Interestingly enough, once you have accepted that Art is within you and independent of subject, and if you can improve that Art to a sufficient level, then moving into a new subject area does not mean you start in the juvenile area, but to the right of it. This means you can start producing quality work in that field, even if your craft skills are very poor. Annoying as it may be to those with high craft skills, your opinion in a new field based on a high level of Art can be very valid.

Finding your way through to the high areas of Art, on the right hand side of the graph, is treacherous as it is wild and unmapped territory, where few people can help you as first you have to let them into your head to learn how you think - and, of course, that also means you will not progress far in the search for your Art if you spend too little time in your own head, finding out how and why it works.

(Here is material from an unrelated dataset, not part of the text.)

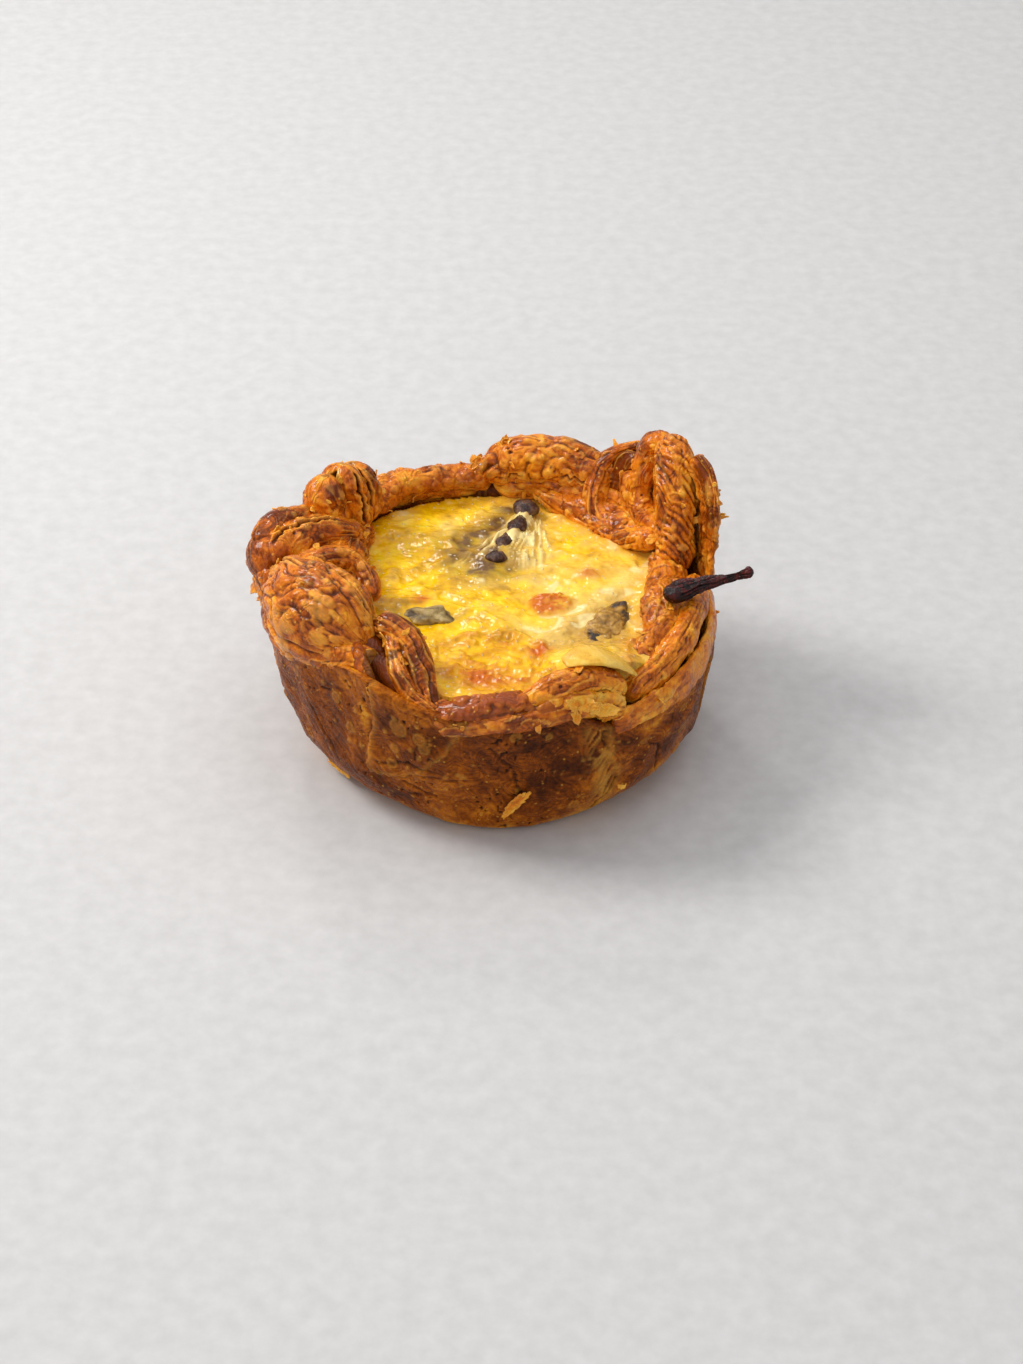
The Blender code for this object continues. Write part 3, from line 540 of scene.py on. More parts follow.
def bottom_shape(u, v):
    """The outline, turned round the axis."""
    turn = 2 * math.pi * u
    path = np.array(BOTTOM_OUTLINE)
    step = np.concatenate(([0], np.cumsum(np.hypot(*np.diff(path, axis=0).T))))
    radius, height = (np.interp(v * step[-1], step, way) for way in path.T)
    radius = radius + plan_offset(np.degrees(turn), height) * np.clip(radius / 34, 0, 1)
    points = round_axis(radius, turn, height)
    creases = np.abs(cloud(points, 3.0, 22)) ** 0.6
    # The creases are painted darker in their valleys: painted shade.
    values = {"edge": 0 * u, "tone": 0.45 + 0.4 * cloud(points, 8, 24), "dome": 0 * u, "glaze": 0 * u,
              "crack_and_shade": fade(0.35, 0.1, creases)}
    normals = np.zeros_like(points) + (0, 0, 1)
    return points, normals, 0.2 * creases * (height < 0.4) * (v > 0), BOTTOM_UNROLLED, values


case_bottom = lay("case_bottom", *BOTTOM_STEPS, bottom_shape, BOTTOM_CELL, closed=True)
dress([case_bottom], wall_pastry, "crust")


# The big fold on the left: a flap of the dough's side, gathered and turned in over the rim. It
# puffed up into rounded, blistered petals while it baked, golden brown, with a thin lip below.

FOLD_CELL = 0.27
FOLD_INSET = 0.2
RELIEF_LIMIT = 0.6
FLAKE_THICKNESS = 0.2
# How open a place lies is told from rays that start off it, on a coarse grid of places.
OPEN_CELL = 1.3
OPEN_START = 1.3
OPEN_REACH = 12.0
OPEN_RAYS = 40
GOLDEN_ANGLE = 2.39996


def solid_tree(names):
    """A tree of the frame's own solids, to tell how open a place lies."""
    points, triangles = [], []
    for name in names:
        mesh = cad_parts[name].data
        first = len(points)
        points += [vert.co[:] for vert in mesh.vertices]
        triangles += [[first + i for i in face.vertices] for face in mesh.polygons]
    return BVHTree.FromPolygons(points, triangles)


quiche_tree = solid_tree(("crust", "custard"))
ray_numbers = np.arange(OPEN_RAYS)
ray_heights = (2 * ray_numbers + 1) / OPEN_RAYS - 1
rays = round_axis(np.sqrt(1 - ray_heights ** 2), GOLDEN_ANGLE * ray_numbers, ray_heights)


def openness(points, normals):
    """How much of the space in front of each point, in mm, is free of pastry and custard."""
    result = np.empty(len(points))
    for i, (point, normal) in enumerate(zip(points, normals)):
        start = Vector((point + normal * OPEN_START) * MM)
        facing = rays @ normal
        free = total = 0.0
        for j in np.nonzero(facing > 0.15)[0]:
            total += facing[j]
            if quiche_tree.ray_cast(start, Vector(rays[j]), OPEN_REACH * MM)[0] is None:
                free += facing[j]
        result[i] = free / total
    return result


def spread(table, u, v):
    """The values of a coarse table read smoothly at places from 0 to 1."""
    x = u * (table.shape[0] - 1)
    y = v * (table.shape[1] - 1)
    left = np.minimum(x.astype(int), table.shape[0] - 2)
    low = np.minimum(y.astype(int), table.shape[1] - 2)
    across, up = x - left, y - low
    return (table[left, low] * (1 - across) * (1 - up) + table[left + 1, low] * across * (1 - up)
            + table[left, low + 1] * (1 - across) * up + table[left + 1, low + 1] * across * up)


def along_curve(rows, places):
    """The rows read along a smooth curve through them."""
    last = len(rows) - 1
    left = np.clip(np.floor(places).astype(int), 0, last - 1)
    t = (places - left)[:, None]
    before, here = rows[np.maximum(left - 1, 0)], rows[left]
    there, after = rows[left + 1], rows[np.minimum(left + 2, last)]
    return 0.5 * (2 * here + (there - before) * t + (2 * before - 5 * here + 4 * there - after) * t * t
                  + (3 * here - before - 3 * there + after) * t ** 3)

def polar(rows):
    """Points of rows of angle, radius and height."""
    return round_axis(rows[:, 1], np.radians(rows[:, 0]), rows[:, 2])


def unit(vectors):
    return vectors / np.maximum(np.linalg.norm(vectors, axis=1, keepdims=True), 1e-9)


def plates(points, size, seed):
    """Flakes that overlap at points in mm: how high each stands, and how far its border is."""
    spot = points / size + 5.17 * seed
    corner = np.floor(spot).astype(np.int64)
    nearest, second = np.full(len(spot), 9.0), np.full(len(spot), 9.0)
    height = np.zeros(len(spot))
    for i in range(27):
        cell = corner + np.array((i % 3, i // 3 % 3, i // 9)) - 1
        mixed = (cell[:, 0] * 73856093) ^ (cell[:, 1] * 19349663) ^ (cell[:, 2] * 83492791)
        mixed = ((mixed ^ (mixed >> 13)) * 1274126177) & 0x7FFFFFFF
        draws = as_points(*(((mixed >> shift) % 1009) / 1008.0 for shift in (0, 5, 11)))
        gap = spot - cell - 0.12 - 0.76 * draws
        far = (gap ** 2).sum(axis=1)
        lean = (gap * (draws[:, ::-1] * 2 - 1)).sum(axis=1) + 0.7 * (draws[:, 1] - 0.5)
        nearer = far < nearest
        second = np.where(nearer, nearest, np.minimum(second, far))
        height = np.where(nearer, lean, height)
        nearest = np.where(nearer, far, nearest)
    return height, np.sqrt(second) - np.sqrt(nearest)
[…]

In comparison, learning skill is relatively easy because the world is full of experts, your only real limitation, other than access to the right expert, the tools required and adequate time, is your own potential ability. The training path is clear, easy to follow, even as it takes you into strange lands. You can almost always check your progress on the map of exams and peer opinion.

I have added a new line to the graphy bit, to show how easy it is to float off in the direction of Craft achievement while trying to improve the Art. If you pursue Craft, it is easy to shift focus from the innovation phase to a process one - where once you have achieved some Art, you then continue to refine your presentation of that Art (process) rather than continue to explore the potential of your Art (innovation).

if you ever wonder whether you show much Art in your highly skilled work, or whether you are producing work equivalent to the 'Photographer's Eye', then you need to abandon all your fine tools and find the most basic implements you can and then see what you can produce with them. Do the resulting pieces have any value? This will force you to use your tools to their full potential, and you will be conscious of their limit. To get beyond that limit requires the use of Art.

Now that you have recent experience of inferior tools, now try to do something in an alien field, one in which you neither have the skill nor the tools. If you have never cooked, cook on a camping stove. If you have never been a teacher, try teaching someone in a basic environment. You will probably find yourself desperately looking for books or internet sites to read, not because you need that information but because Craft skills and the knowledge that underlies it have become your prop - your confidence has become intertwinned with learned process instead of raw innovation - your Art.

Finally, Art really is only in your head, what you produce are works of Art, not the Art itself, that remains in your head. If you ever find a finely worked flint arrow head dating back to prehistoric times, it is like a glimpse into someone else's mind, into their Art, as well as being an example of their skill.

Friday, December 5, 2008

This WAS a Honda C70


This WAS a Honda C70
Originally uploaded by gingerpig2000
As an attempt to describe my Art, which is an exploration of the mind's ability to conceptualise without a reliance on high levels of skill (Craft) or significant financial outlays in order to achieve an artificial skill boost. This was once a Honda C70, a very rusty and generally decrepit fifteen year old example when I bought it for twenty pounds (and the opportunity to make my face known to the manager of the university hall of residence where I found the machine and where I wished to spend the final two years of my university studies). The resulting machine only contains the cut and rewelded frame from its donor, the rest is a collection of motorcycle and other bits that I found to fit and which met the needs of my intended use of the machine. Scruffy and cheap it may have been, but the redesign was all mine, and I rode it all around England, around the Alps and even took it for a long weekend to Germany.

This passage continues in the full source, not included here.